The poll was conducted in Northern Ireland through face-face interviews among a quota of 536 people between March 4,5 and 6.
Rees-Mogg has urged the nation to remain ‘steady’ and not panic about a Brexit deal
9:08am update: Jeremy Hunt has said future generations will BLAME EU if there fails to be a Brexit agreement
Speaking on the Radio 4 Today programme, Mr Hunt said if the negotiations “ends in acrimony”, future generations will say the EU got this moment wrong and “I really hope they don’t”.
The Foreign Secretary said: “This is a moment of change in our relationship between the UK and the EU and history will judge both sides very badly if we get this wrong.
“We want to remain the best of friends with the EU. That means getting this agreement through in a way that doesn’t inject poison into our relations for many years to come. That’s what the UK has said we want to do, it’s what most people in the UK want and feel very strongly about.
“But it does need the EU also to be flexible in these negotiations and understand that we now have a very, very clear ask.
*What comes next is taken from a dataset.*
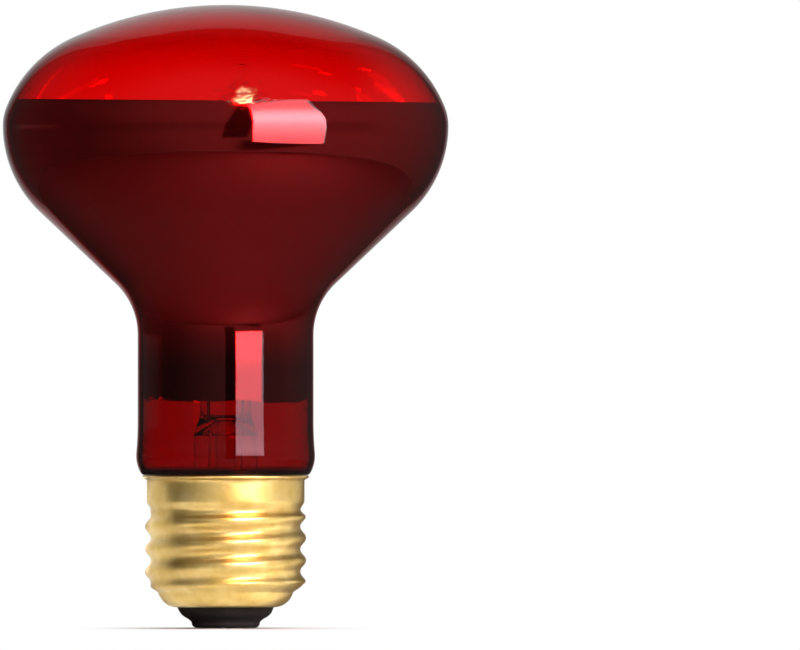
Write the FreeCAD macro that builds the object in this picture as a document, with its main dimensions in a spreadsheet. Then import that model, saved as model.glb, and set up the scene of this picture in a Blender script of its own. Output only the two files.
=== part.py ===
import FreeCAD, Part
import math
import os
import re
import Sketcher

# Infrared heat lamp bulb: a blown ruby glass reflector bulb on a medium screw base.
# Millimetres. +Z runs up the bulb's axis from the flat tip of the centre contact to the crown.
# The front of the bulb faces -Y, and the side wire is soldered at the back, +Y.

SIZES = {
    # glass envelope, outside
    "bulb_diameter": 72.0,
    "crown_height": 100.7,
    "dome_depth": 19.5,
    "dome_radius": 60.5,
    "shoulder_radius": 20.6,
    "belly_radius": 8.0,
    "bowl_radius": 19.2,
    "cone_half_angle": 46.6,
    "neck_blend_radius": 11.35,
    "neck_diameter": 28.4,
    "glass_wall": 0.9,
    # foot of the neck, where the glass swells above the cap's rim and steps in to a sleeve
    "foot_swell": 0.25,
    "foot_rise": 2.95,
    "foot_radius": 5.7,
    "foot_blend_radius": 60.0,
    "heel_radius": 0.8,
    "inner_ledge": 0.2,
    "seal_height": 15.5,
    # mirror coating inside the bowl
    "window_depth": 15.3,
    "mirror_bottom": 36.9,
    "mirror_thickness": 0.1,
    "mirror_gap": 0.05,
    # glass stem
    "stem_diameter": 10.3,
    "stem_wall": 0.9,
    "flare_height": 5.0,
    "press_width": 8.3,
    "press_depth": 3.4,
    "press_length": 3.4,
    "press_top": 38.0,
    "squash_length": 3.6,
    "bore_end_length": 2.2,
    "exhaust_hole_diameter": 1.6,
    "exhaust_hole_rise": 1.0,
    "exhaust_diameter": 3.8,
    "exhaust_wall": 0.5,
    "exhaust_tip": 10.6,
    "arbor_diameter": 3.0,
    "button_diameter": 5.2,
    "button_drop": 4.0,
    # wires
    "seal_wire_diameter": 0.5,
    "seal_wire_length": 5.6,
    "seal_wire_spacing": 5.2,
    "inner_lead_diameter": 0.6,
    "inner_lead_bend": 1.2,
    "lead_straight": 5.0,
    "lead_upright": 6.0,
    "lead_spread": 22.0,
    "lead_hook": 2.0,
    "outer_lead_diameter": 0.3,
    "outer_lead_bend": 0.6,
    "centre_lead_clearance": 1.0,
    "centre_lead_drop": 2.0,
    "centre_lead_end": 0.5,
    "side_lead_drop": 1.4,
    "side_lead_clearance": 0.035,
    "side_lead_reach": 0.3,
    "support_diameter": 0.3,
    "support_spacing": 5.0,
    "support_root_spacing": 1.2,
    "support_embed": 1.6,
    "support_upright": 1.0,
    "support_bend": 0.6,
    "support_tail": 0.2,
    "support_loop_gap": 0.05,
    # filament, drawn as the tube that its coil fills
    "filament_height": 64.0,
    "filament_length": 20.4,
    "coil_diameter": 1.34,
    "coil_wire": 0.24,
    # rolled brass screw shell
    "shell_wall": 0.3,
    "thread_diameter": 26.0,
    "thread_depth": 0.93,
    "thread_pitch": 3.629,
    "thread_crest_flat": 0.5,
    "thread_bevel_width": 0.4,
    "thread_bevel_drop": 0.21,
    "thread_flank_width": 0.6,
    "thread_foot_rise": 0.12,
    "thread_foot_width": 0.35,
    "thread_root_overlap": 0.4,
    "thread_crest_height": 14.64,
    "thread_turns_below": 3,
    "thread_turns": 5,
    "thread_top": 18.4,
    "thread_top_runout": 0.9,
    "thread_bottom": 7.3,
    "thread_bottom_runout": 0.5,
    "collar_bottom": 20.6,
    "collar_ease": 1.5,
    "lip_height": 24.6,
    "lip_edge": 0.3,
    "lip_flare": 0.7,
    "lip_flare_height": 0.5,
    "shoulder_step": 1.17,
    "shoulder_top": 5.85,
    "shoulder_round": 3.17,
    "mouth_diameter": 16.0,
    "mouth_height": 3.43,
    # cement between the sleeve and the collar
    "cement_thickness": 1.05,
    "cement_depth": 3.4,
    "cement_slot_width": 0.5,
    "cement_slot_depth": 0.4,
    "rim_gap": 0.35,
    # black glass insulator
    "insulator_diameter": 15.6,
    "insulator_round": 6.0,
    "step_diameter": 12.2,
    "step_height": 1.55,
    "boss_diameter": 11.0,
    "boss_round": 0.75,
    # centre contact and solders
    "contact_recess": 0.12,
    "contact_diameter": 6.4,
    "contact_thickness": 0.35,
    "eyelet_diameter": 2.6,
    "eyelet_wall": 0.3,
    "eyelet_length": 2.6,
    "tip_solder_diameter": 3.6,
    "tip_flat_diameter": 2.0,
    "tip_solder_depth": 1.2,
    "side_solder_radius": 1.0,
    "side_solder_drop": 0.7,
    "side_solder_sink": 0.15,
}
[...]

We know what it would take to get a deal through the House of Commons, and that is for a significant change to allow the Attorney General to change his advice to the Government and say we couldn’t be trapped in a customs union forever.”
8:56am update: Tory party chairman says ‘we can still make significant changes’ to EU deal
Conservative Party deputy chairman James Cleverly told BBC Radio 4’s Today: “This is how negotiations work. The whole point is there is give and take on both sides and as you come to the final point of a negotiation of this magnitude it gets most intense, it gets most difficult, it gets most challenging.
“This is where we are. This is where we were always going to end up.
“I think we are getting close to the point where modest but significant changes can unlock this.”
Mr Cleverly urged Tory MPs to focus on achieving the control over money, borders and laws that Brexiteers campaigned for in 2016, saying: “These are serious times and I think people have to focus on what they really value. These things are deliverable and they are deliverable quickly if we focus.”